Growth decisions start with better judgement, and not simply more activity.
The acquisition math has to survive the jungle
Before a business throws more spend at the wall, I’m keen to know whether the math survives contact with reality. Forget the polished version. I’m interested in the warts and all real one.
- What does it actually cost to acquire a customer? Do we even know?
- How long does it take?
- What percentage of leads become meetings?
- What percentage of meetings become qualified opportunities?
- What percentage of opportunities close?
- How long does revenue take to land?
- How much does the customer spend?
- How long do they stay?
- What does sales need to do to convert them?

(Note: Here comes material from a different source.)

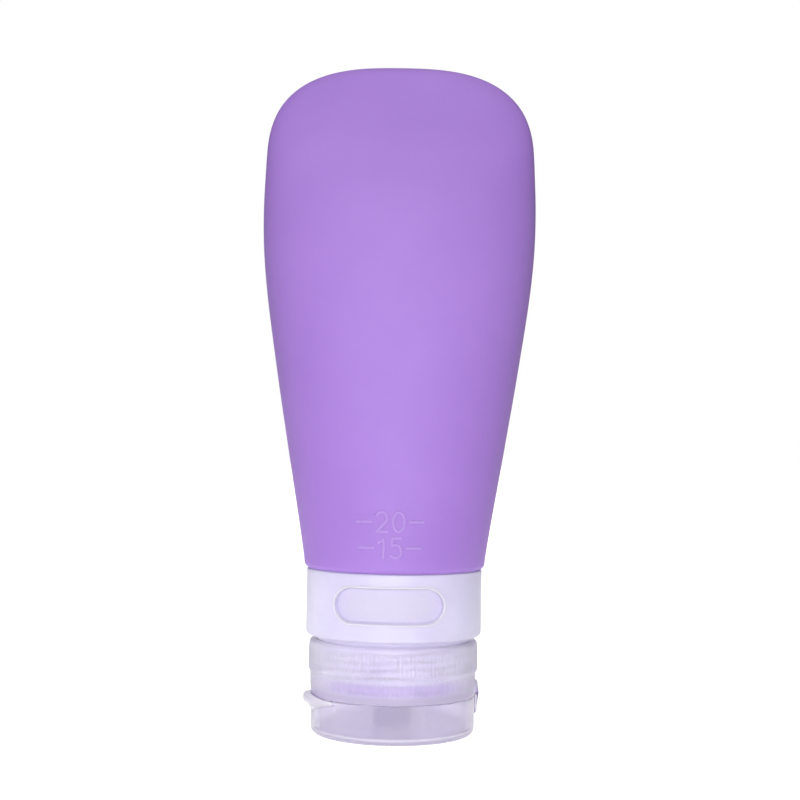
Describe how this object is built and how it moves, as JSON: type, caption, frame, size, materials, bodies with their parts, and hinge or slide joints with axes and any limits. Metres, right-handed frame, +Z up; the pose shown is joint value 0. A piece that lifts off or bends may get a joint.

- What does onboarding need to deliver to keep them?
- What happens if the conversion rate is half what we hoped?
- What happens if the channel takes three months longer to mature?
- What happens if the leads come in, but sales can’t follow up properly?
This is where a lot of plans get exposed. The ambition is awesome, I always love the energy, but often the model underneath hasn’t been pressure-tested. No one really wants to place a bet without understanding the odds.
A growth plan should help leaders make decisions
This is the part I care about most.
A growth plan should not just describe activity. It should help leaders make better decisions.
- Where should we invest?
- What should we fix first?
- What should we stop?
If the growth plan doesn’t help answer those questions, it’s not doing enough. It might be useful as a tactical activity document and to keep the team organised. But don’t be fooled…it is not yet a strategy.

My field note:
When a growth plan looks confident, I look for the assumptions underneath it. The fastest way to waste time, money, and people is to execute on a plan that was built on the wrong problem.
Sometimes you don’t need more leads. You need a more defined market.
Sometimes you don’t need a bigger campaign. You need a better offer.
Sometimes you don’t need more activity. You need a better decision.
And that is usually where the real work starts.